[WHAT NEEDS TO BE DONE]
In full and without alteration, repeat the material.

____

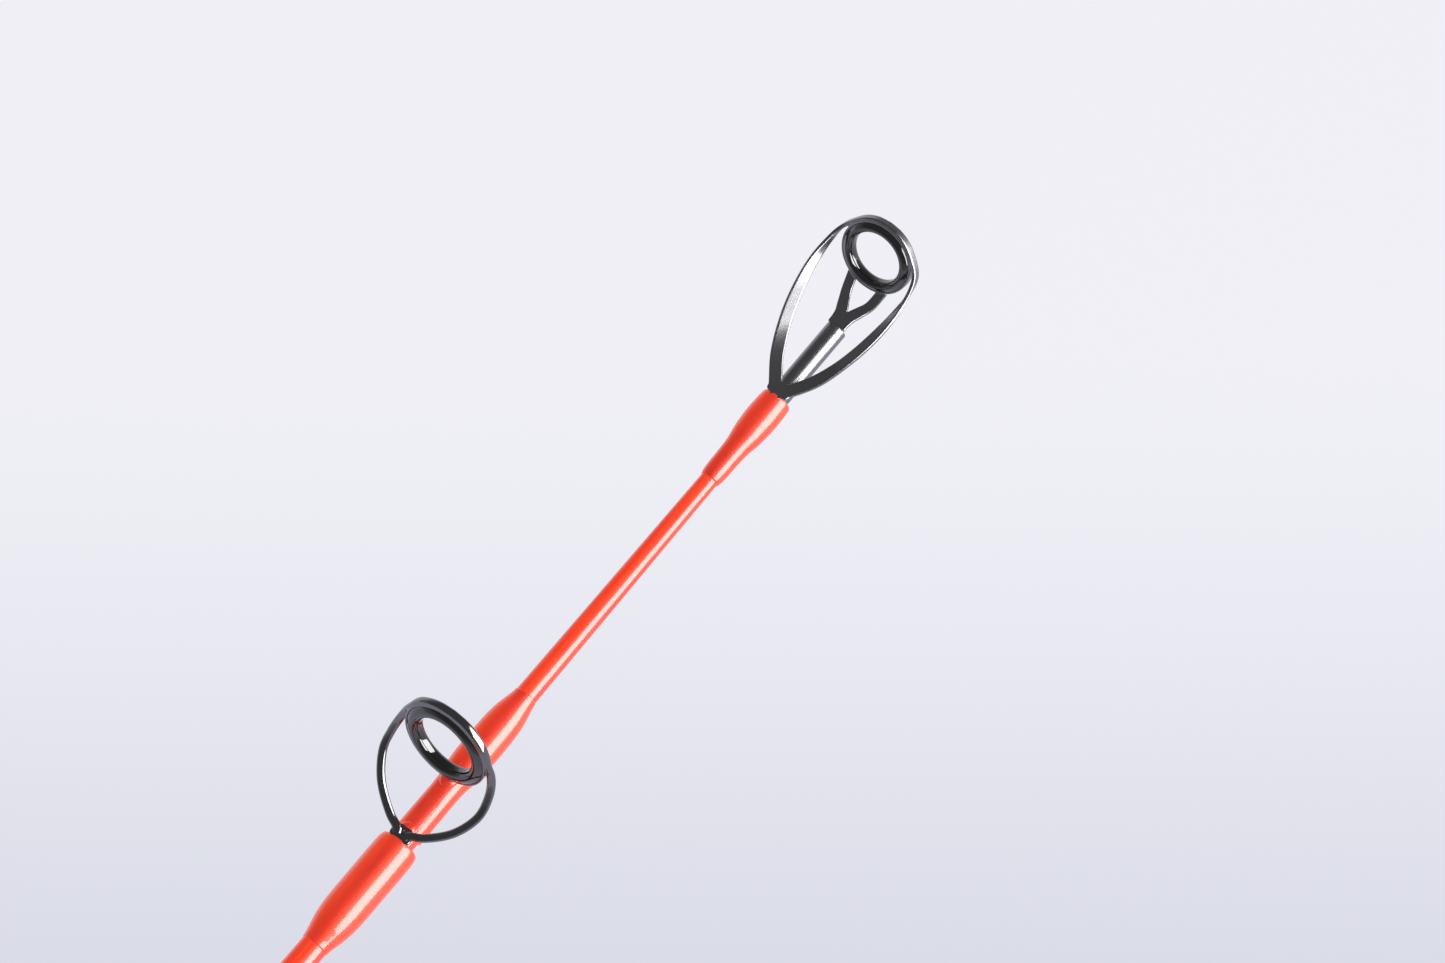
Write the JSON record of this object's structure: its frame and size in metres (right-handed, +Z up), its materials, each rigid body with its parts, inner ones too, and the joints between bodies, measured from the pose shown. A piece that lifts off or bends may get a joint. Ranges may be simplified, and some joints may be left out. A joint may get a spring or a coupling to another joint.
{
  "type": "ice fishing rod",
  "caption": "Short spinning rod for ice fishing: a solid glass blank, ringed guides and tip-top on thread wraps, and a foam handle with an up-locking reel seat.",
  "frame": {"origin": "the middle of the butt cap's flat end, on the blank's axis", "axes": "+X along the rod to its tip, +Z up on the side of the guides and the reel, +Y to the left of someone who looks to the tip"},
  "size_m": [0.7089, 0.0252, 0.0443],
  "materials": {
    "orange_glass_blank": "fluorescent orange solid glass fibre under clear gloss",
    "black_ceramic": "polished black ceramic",
    "black_thread": "black nylon thread under clear epoxy",
    "orange_thread": "fluorescent orange nylon thread under clear epoxy",
    "satin_black_metal": "satin black plated steel with a fine grain",
    "polished_black_metal": "polished black plated steel",
    "foam": "matt black closed-cell foam",
    "graphite_plastic": "black graphite-filled nylon",
    "hood_steel": "dark plated stainless steel",
    "hood_pad": "dark grey soft plastic",
    "arbor_foam": "tan rigid foam",
    "trim_metal": "satin anodised",
    "butt_rubber": "matt black"
  },
  "bodies": {
    "rod": {"blank": "orange_glass_blank", "butt_cap": "butt_rubber", "fixed_hood": "hood_steel", "fixed_hood_pad": "hood_pad", "foregrip": "foam", "guide_1_frame": "polished_black_metal", "guide_1_front_wrap": "orange_thread", "guide_1_rear_wrap": "orange_thread", "guide_1_ring": "black_ceramic", "guide_2_frame": "polished_black_metal", "guide_2_front_wrap": "orange_thread", "guide_2_rear_wrap": "orange_thread", "guide_2_ring": "black_ceramic", "guide_3_frame": "polished_black_metal", "guide_3_front_wrap": "orange_thread", "guide_3_rear_wrap": "orange_thread", "guide_3_ring": "black_ceramic", "guide_4_frame": "polished_black_metal", "guide_4_front_wrap": "orange_thread", "guide_4_rear_wrap": "orange_thread", "guide_4_ring": "black_ceramic", "handle_wrap": "black_thread", "hook_keeper": "polished_black_metal", "hook_keeper_front_wrap": "orange_thread", "hook_keeper_rear_wrap": "orange_thread", "rear_grip": "foam", "rear_trim": "trim_metal", "reel_seat_body": "graphite_plastic", "seat_arbor_1": "arbor_foam", "seat_arbor_2": "arbor_foam", "seat_arbor_3": "arbor_foam", "tip_top_frame": "satin_black_metal", "tip_top_ring": "black_ceramic", "tip_top_tube": "satin_black_metal", "tip_top_wrap": "orange_thread", "winding_check": "trim_metal"},
    "hood": {"sliding_hood": "hood_steel", "sliding_hood_pad": "hood_pad"},
    "nut": {"locking_nut": "graphite_plastic"}
  },
  "joints": [
    {"name": "hood_slide", "type": "slide", "parent": "rod", "child": "hood", "axis": [1, 0, 0], "range_m": [-0.018, 0]},
    {"name": "nut_turn", "type": "hinge", "parent": "hood", "child": "nut", "pos_m": [0.1419, 0, 0], "axis": [1, 0, 0], "range_deg": [-2160, 0]}
  ],
  "couplings": [
    {"joint": "nut_turn", "follows": "hood_slide", "rad_per_m": 2094.4}
  ]
}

____

[RIGHT ANSWER]
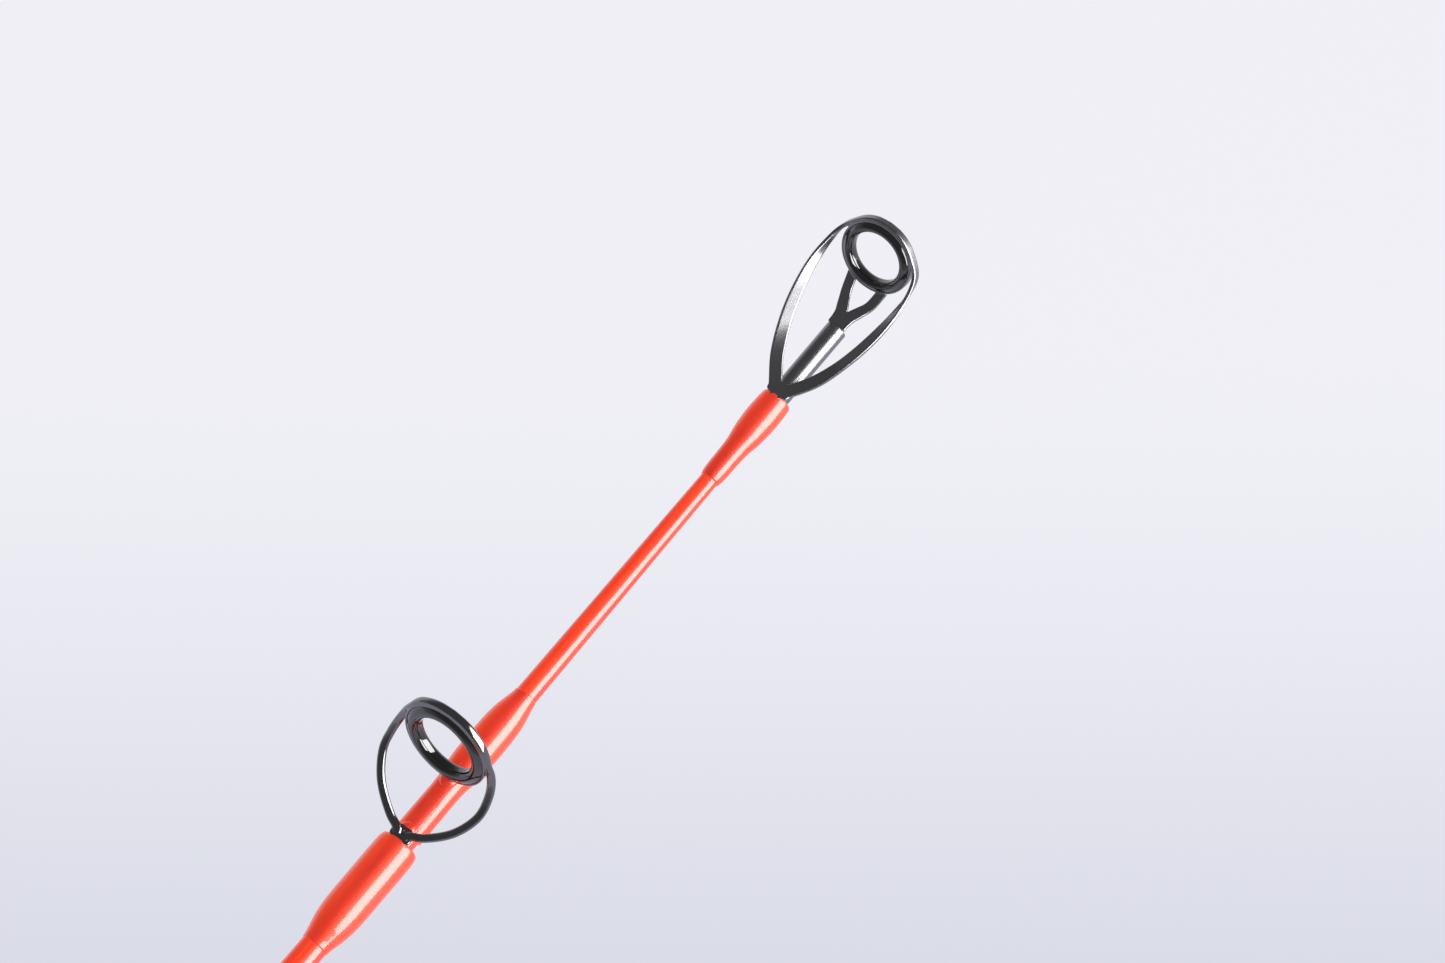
Write the JSON record of this object's structure: its frame and size in metres (right-handed, +Z up), its materials, each rigid body with its parts, inner ones too, and the joints between bodies, measured from the pose shown. A piece that lifts off or bends may get a joint. Ranges may be simplified, and some joints may be left out. A joint may get a spring or a coupling to another joint.
{
  "type": "ice fishing rod",
  "caption": "Short spinning rod for ice fishing: a solid glass blank, ringed guides and tip-top on thread wraps, and a foam handle with an up-locking reel seat.",
  "frame": {"origin": "the middle of the butt cap's flat end, on the blank's axis", "axes": "+X along the rod to its tip, +Z up on the side of the guides and the reel, +Y to the left of someone who looks to the tip"},
  "size_m": [0.7089, 0.0252, 0.0443],
  "materials": {
    "orange_glass_blank": "fluorescent orange solid glass fibre under clear gloss",
    "black_ceramic": "polished black ceramic",
    "black_thread": "black nylon thread under clear epoxy",
    "orange_thread": "fluorescent orange nylon thread under clear epoxy",
    "satin_black_metal": "satin black plated steel with a fine grain",
    "polished_black_metal": "polished black plated steel",
    "foam": "matt black closed-cell foam",
    "graphite_plastic": "black graphite-filled nylon",
    "hood_steel": "dark plated stainless steel",
    "hood_pad": "dark grey soft plastic",
    "arbor_foam": "tan rigid foam",
    "trim_metal": "satin anodised",
    "butt_rubber": "matt black"
  },
  "bodies": {
    "rod": {"blank": "orange_glass_blank", "butt_cap": "butt_rubber", "fixed_hood": "hood_steel", "fixed_hood_pad": "hood_pad", "foregrip": "foam", "guide_1_frame": "polished_black_metal", "guide_1_front_wrap": "orange_thread", "guide_1_rear_wrap": "orange_thread", "guide_1_ring": "black_ceramic", "guide_2_frame": "polished_black_metal", "guide_2_front_wrap": "orange_thread", "guide_2_rear_wrap": "orange_thread", "guide_2_ring": "black_ceramic", "guide_3_frame": "polished_black_metal", "guide_3_front_wrap": "orange_thread", "guide_3_rear_wrap": "orange_thread", "guide_3_ring": "black_ceramic", "guide_4_frame": "polished_black_metal", "guide_4_front_wrap": "orange_thread", "guide_4_rear_wrap": "orange_thread", "guide_4_ring": "black_ceramic", "handle_wrap": "black_thread", "hook_keeper": "polished_black_metal", "hook_keeper_front_wrap": "orange_thread", "hook_keeper_rear_wrap": "orange_thread", "rear_grip": "foam", "rear_trim": "trim_metal", "reel_seat_body": "graphite_plastic", "seat_arbor_1": "arbor_foam", "seat_arbor_2": "arbor_foam", "seat_arbor_3": "arbor_foam", "tip_top_frame": "satin_black_metal", "tip_top_ring": "black_ceramic", "tip_top_tube": "satin_black_metal", "tip_top_wrap": "orange_thread", "winding_check": "trim_metal"},
    "hood": {"sliding_hood": "hood_steel", "sliding_hood_pad": "hood_pad"},
    "nut": {"locking_nut": "graphite_plastic"}
  },
  "joints": [
    {"name": "hood_slide", "type": "slide", "parent": "rod", "child": "hood", "axis": [1, 0, 0], "range_m": [-0.018, 0]},
    {"name": "nut_turn", "type": "hinge", "parent": "hood", "child": "nut", "pos_m": [0.1419, 0, 0], "axis": [1, 0, 0], "range_deg": [-2160, 0]}
  ],
  "couplings": [
    {"joint": "nut_turn", "follows": "hood_slide", "rad_per_m": 2094.4}
  ]
}